Let $J$ be an ideal of $R$.

The following are equivalent:

$(1): \quad$ $J$ is a maximal ideal.
$(2): \quad$ The quotient ring $R / J$ is a field.


Let $\mathbb L_J$ be the set of all ideals of $R$ which contain $J$.

Let the ordered set $\struct {\map {\mathbb L} {R / J}, \subseteq}$ be the set of all ideals of $R / J$.

Let the mapping $\Phi_J: \struct {\mathbb L_J, \subseteq} \to \struct {\map {\mathbb L} {R / J}, \subseteq}$ be defined as:

$\forall a \in \mathbb L_J: \map {\Phi_J} a = \map {q_J} a$

where $q_J: a \to a / J$ is the quotient epimorphism from $a$ to $a / J$.

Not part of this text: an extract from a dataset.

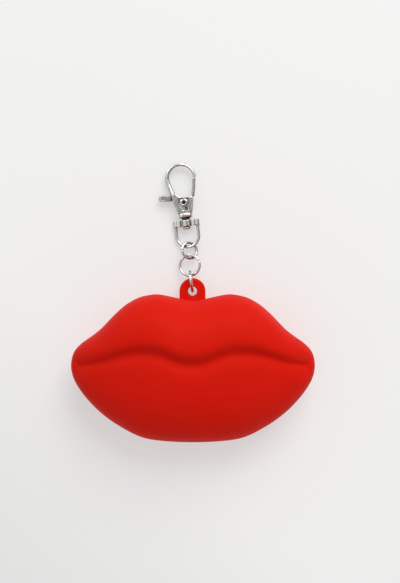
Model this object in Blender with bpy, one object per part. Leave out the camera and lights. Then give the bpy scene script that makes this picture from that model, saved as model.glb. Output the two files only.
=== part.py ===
"""Silicone coin purse in the shape of a pair of lips, with a key chain.

The purse lies on its flat back. X runs along the mouth, Y up the face, Z out of the front.
The origin is the centre of the flat back. A zipper in a recess of the back closes the pocket.
Lengths are in metres, angles in degrees.
"""

import math

import bpy
import bmesh
from mathutils import Matrix, Vector

# General clearances
SEAT_GAP = 0.00025
CUT_OVERRUN = 0.002
JOIN_SINK = 0.0003

# Purse body
PURSE_WIDTH = 0.108
UPPER_LIP_HEIGHT = 0.0314
LOWER_LIP_HEIGHT = 0.0341
CROWN_LEVEL = 0.0362
LOWER_LIP_SETBACK = 0.0025
WIDEST_LEVEL = 0.014
BACK_INSET = 0.0075
CORNER_LINE_Y = 0.00135
SIDE_WALL = 0.0026
BACK_WALL = 0.0042
POCKET_FLOOR_INSET = 0.003
MOUTH_CORNER = 0.0045
MOUTH_RISE = 0.0060
CREASE_DEPTH = 0.0012
UPPER_CREASE_REACH = 0.0030
LOWER_CREASE_REACH = 0.0035
LIP_COLUMNS = 72
SIDE_STEPS = 5
CROWN_POWER = 2.8
TAPER_POWER = 2.6
CORNER_POWER = 8
CORNER_RISE_SHARE = 0.13
CORNER_SOFTNESS_SHARE = 0.06
CORNER_NARROWING_SHARE = 0.55
CREASE_POWER = 6

# Outline of each lip: share of the half width, share of the lip's height
UPPER_OUTLINE_SHARES = (
    (1.0, 0.0), (0.976, 0.185), (0.922, 0.296), (0.831, 0.411), (0.750, 0.522), (0.622, 0.748),
    (0.544, 0.860), (0.445, 0.953), (0.362, 0.989), (0.300, 1.0), (0.235, 0.986), (0.108, 0.938),
    (0.0, 0.903),
)
LOWER_OUTLINE_SHARES = (
    (1.0, 0.0), (0.983, 0.152), (0.930, 0.310), (0.852, 0.466), (0.750, 0.624),
    (0.614, 0.779), (0.429, 0.930), (0.276, 0.979), (0.0, 1.0),
)
# Line between the lips: share of the mouth's half width, share of the mouth's rise
MOUTH_LINE_SHARES = (
    (0.0, 0.22), (0.10, 0.30), (0.20, 0.62), (0.32, 0.95), (0.44, 1.0), (0.57, 0.89),
    (0.69, 0.60), (0.82, 0.30), (1.0, 0.06),
)
# Rings of the lip surface, from the mouth line out to the widest line
RING_SHARES = (0.045, 0.09, 0.15, 0.23, 0.38, 0.55, 0.71, 0.83, 0.92, 0.975, 1.0)
POCKET_RING_SHARES = (0.12, 0.28, 0.50, 0.72, 0.88, 0.97, 1.0)

# Hanging tab
TAB_X = -0.0003
TAB_STAND = 0.00444
TAB_RADIUS = 0.0059
TAB_THICKNESS = 0.0035
TAB_BOTTOM = 0.0023
TAB_EDGE = 0.0011
TAB_TAIL = 0.0122
TAB_HOLE_RADIUS = 0.00205

# Zipper recess, slot and tapes
ZIPPER_HEIGHT_SHARE = 0.2707
SLOT_LENGTH_SHARE = 0.6204
SLOT_HALF_WIDTH = 0.0047
RECESS_END_MARGIN = 0.0045
RECESS_SIDE_MARGIN = 0.0028
RECESS_DEPTH = 0.0026
TAPE_END_LAP = 0.0015
TAPE_THICKNESS = 0.0005
TAPE_LAP_SHARE = 0.2516
TAPE_CORNER_RISE_SHARE = 0.2166
TAPE_CORNER_RUN_SHARE = 0.1943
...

Then from Ideals Containing Ideal Isomorphic to Quotient Ring, $\Phi_J$ is an isomorphism.

Now from Quotient Ring Defined by Ring Itself is Null Ring, $\map {q_J} J$ is the null ideal of $R / J$.

At the same time, $\map {q_J} R$ is the entire ring $R / J$.

Let $R / J$ not be the null ring.

Then by Epimorphism Preserves Rings and Epimorphism Preserves Commutativity, $R / J$ is a commutative ring with unity.

By definition, $J$ is a maximal ideal of $R$ if and only if $\mathbb L_J = \set {J, R}$ and $J$ is a proper ideal of $R$.

By Ideals of Field, $R / J$ is a field if and only if:

$\map {\mathbb L} {R / J} = \set {\map {q_J} J, \map {q_J} R}$

and the null ideal $\map {q_J} J$ is a proper ideal of $R / J$.

As $\Phi_J: \mathbb L_J \to \map {\mathbb L} {R / J}$ is an isomorphism, $J$ is a maximal ideal if and only if $J$ is a field.